ValueError: All strings must be XML compatible: Unicode or ASCII, no NULL bytes or control characters
I'd attempted to solve this issue by using regular expressions to pluck out and replace non-ascii characters. re.sub(pattern, repl, string, count=0, flags=0) seemed like it it would work. Here is the code that I threw together:
match1 = re.search(ur'ʼ', bodyHTML)
match2 = re.search(ur'ï¬', bodyHTML)
match3 = re.search(ur'fl', bodyHTML)
if match1:
print 'Match 1'
bodyHTML = re.sub(ur'ʼ', "'", bodyHTML)
if match3:
print 'Match 3'
bodyHTML = re.sub(ur'fl', 'fl', bodyHTML)
if match2:
print 'Match 2'
bodyHTML = re.sub(ur'ï¬', 'fi', bodyHTML)
"match1" works perfectly. Whenever there is an ʼ in the text, it is replaced by an apostrophe.
"match2" and "match3" are a different story. Here's an example:
After a short hike we had our ï¬rst glimpse of the museum
Naturally, this triggers a response from match2. But instead of producing
After a short hike we had our first glimpse of the museum
It spits out
After a short hike we had our fiürst glimpse of the museum
This happens several times. "signiï¬cant" becomes "signifiücant" and so on.
I am not sure why this is happening.
I am also running into an issue where match2 is steamrolling any match from match3. In other words
the ripples on the pond and so did the shimmering reflections in the glass walls
becomes
the ripples on the pond and so did the shimmering refiéected in the glass walls
instead of
the ripples on the pond and so did the shimmering reflected in the glass walls
I'm not really sure why match2 is dominating, especially because I put the match3 if statement before the one for match2 specifically so it would remove all of sections with "fl" and leave only the "ï¬" snippets for match2 to mop up.

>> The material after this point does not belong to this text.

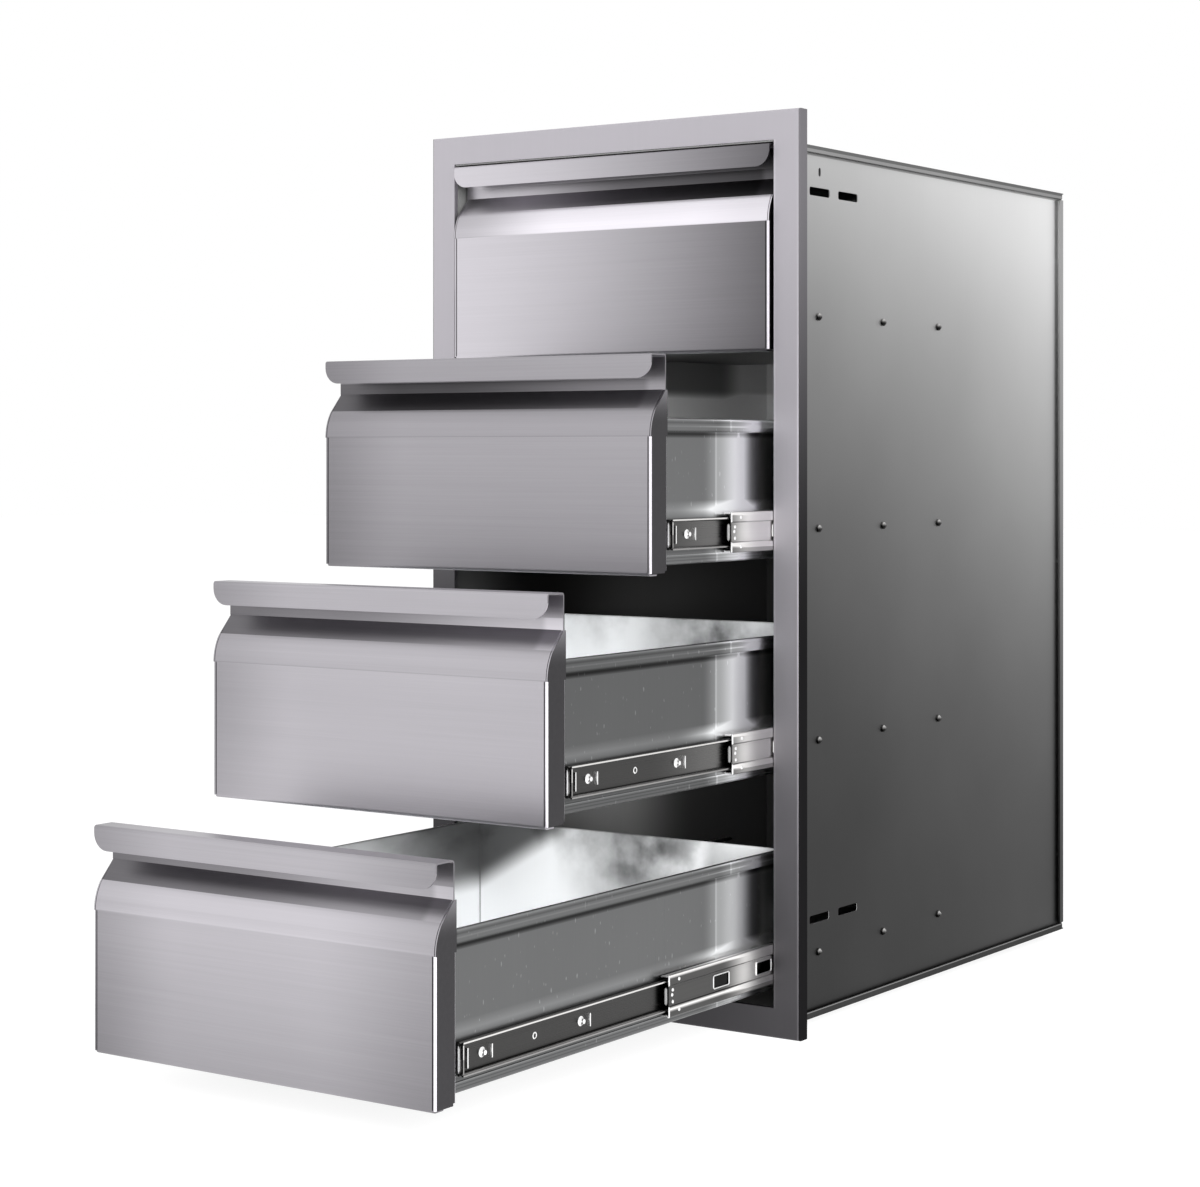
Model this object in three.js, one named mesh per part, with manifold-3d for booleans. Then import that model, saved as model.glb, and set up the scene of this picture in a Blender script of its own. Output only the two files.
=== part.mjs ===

As far as the other non-ascii characters popping up after running the code...I have no idea.
Any help is much appreciated.
Thank you
For specific 'translation' I use chr like this:
def process_special_characters(result):
'''sub out known yuck for legit stuff (smart quotes, etc.), keep track of how many changes'''
total = 0
result = re.subn(chr(133), chr(95), result) #strange underbar
total += result[1]
result = re.subn(chr(145), chr(39), result[0]) #smart quote
total += result[1]
result = re.subn(chr(146), chr(39), result[0]) #other smart quote
total += result[1]
result = re.subn(chr(150), chr(45), result[0]) #strange hyphen
total += result[1]
result = re.subn(chr(8212), chr(45), result[0]) #strange long hyphen
total += result[1]
result = re.subn(chr(160), chr(32), result[0]) #non breaking space
total += result[1]
return result[0], total
You could easily make a dict and just have the key be your "from" and the value be the "to" and loop it. If it's a short list this works fine. Note, using subn allows you to keep track of the number of changes. You can always just toss that all that logic and just go with sub, just that in my case the business side wanted a count of changes.
You could also have lines like this if it is easier to read:
result = re.subn(chr(133), "_", result) #strange underbar
Good luck! Just toss a comment in if you have more questions and I'll update.